[START INFORMATION SHOWN]
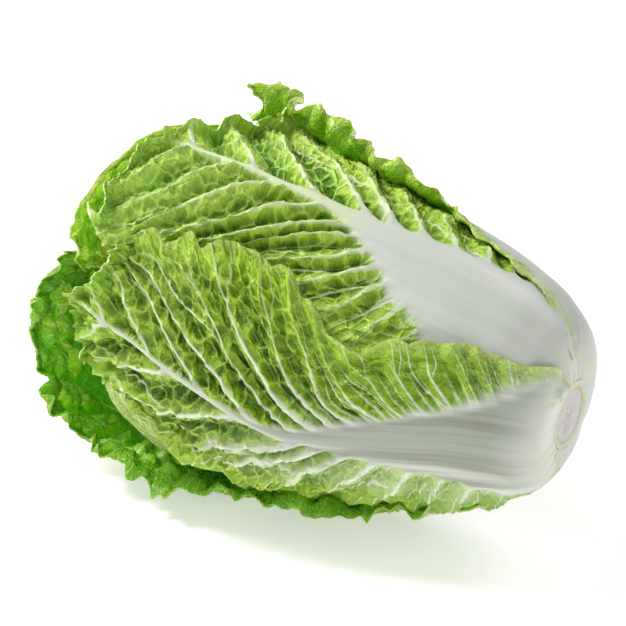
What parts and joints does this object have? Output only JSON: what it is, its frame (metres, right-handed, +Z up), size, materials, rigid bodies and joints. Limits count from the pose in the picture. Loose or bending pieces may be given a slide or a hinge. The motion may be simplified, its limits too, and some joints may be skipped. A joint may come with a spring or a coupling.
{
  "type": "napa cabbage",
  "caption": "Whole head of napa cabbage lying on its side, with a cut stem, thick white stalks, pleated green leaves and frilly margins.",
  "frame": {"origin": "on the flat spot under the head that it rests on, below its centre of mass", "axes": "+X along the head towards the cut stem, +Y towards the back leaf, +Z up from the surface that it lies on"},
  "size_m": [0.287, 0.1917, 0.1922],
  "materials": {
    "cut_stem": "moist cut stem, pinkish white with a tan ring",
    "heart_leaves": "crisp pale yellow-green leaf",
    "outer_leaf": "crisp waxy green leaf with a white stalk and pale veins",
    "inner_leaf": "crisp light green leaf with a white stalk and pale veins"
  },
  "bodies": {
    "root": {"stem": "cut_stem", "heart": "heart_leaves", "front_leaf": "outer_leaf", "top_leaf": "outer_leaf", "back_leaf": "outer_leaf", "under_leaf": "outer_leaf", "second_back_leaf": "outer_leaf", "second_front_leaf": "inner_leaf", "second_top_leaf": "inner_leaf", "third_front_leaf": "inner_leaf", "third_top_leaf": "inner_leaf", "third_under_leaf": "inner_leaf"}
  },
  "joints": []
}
[END INFORMATION SHOWN]
DESCRIPTION OF THE TASK — Repeat the data above exactly.

THE RESULT —
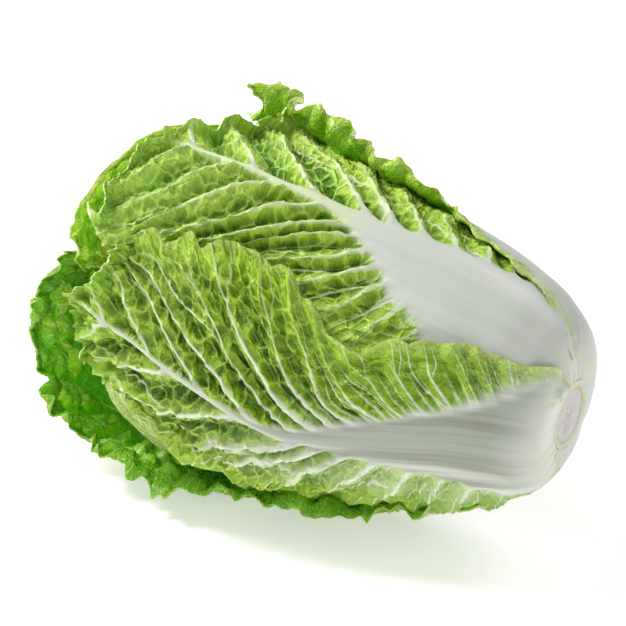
What parts and joints does this object have? Output only JSON: what it is, its frame (metres, right-handed, +Z up), size, materials, rigid bodies and joints. Limits count from the pose in the picture. Loose or bending pieces may be given a slide or a hinge. The motion may be simplified, its limits too, and some joints may be skipped. A joint may come with a spring or a coupling.
{
  "type": "napa cabbage",
  "caption": "Whole head of napa cabbage lying on its side, with a cut stem, thick white stalks, pleated green leaves and frilly margins.",
  "frame": {"origin": "on the flat spot under the head that it rests on, below its centre of mass", "axes": "+X along the head towards the cut stem, +Y towards the back leaf, +Z up from the surface that it lies on"},
  "size_m": [0.287, 0.1917, 0.1922],
  "materials": {
    "cut_stem": "moist cut stem, pinkish white with a tan ring",
    "heart_leaves": "crisp pale yellow-green leaf",
    "outer_leaf": "crisp waxy green leaf with a white stalk and pale veins",
    "inner_leaf": "crisp light green leaf with a white stalk and pale veins"
  },
  "bodies": {
    "root": {"stem": "cut_stem", "heart": "heart_leaves", "front_leaf": "outer_leaf", "top_leaf": "outer_leaf", "back_leaf": "outer_leaf", "under_leaf": "outer_leaf", "second_back_leaf": "outer_leaf", "second_front_leaf": "inner_leaf", "second_top_leaf": "inner_leaf", "third_front_leaf": "inner_leaf", "third_top_leaf": "inner_leaf", "third_under_leaf": "inner_leaf"}
  },
  "joints": []
}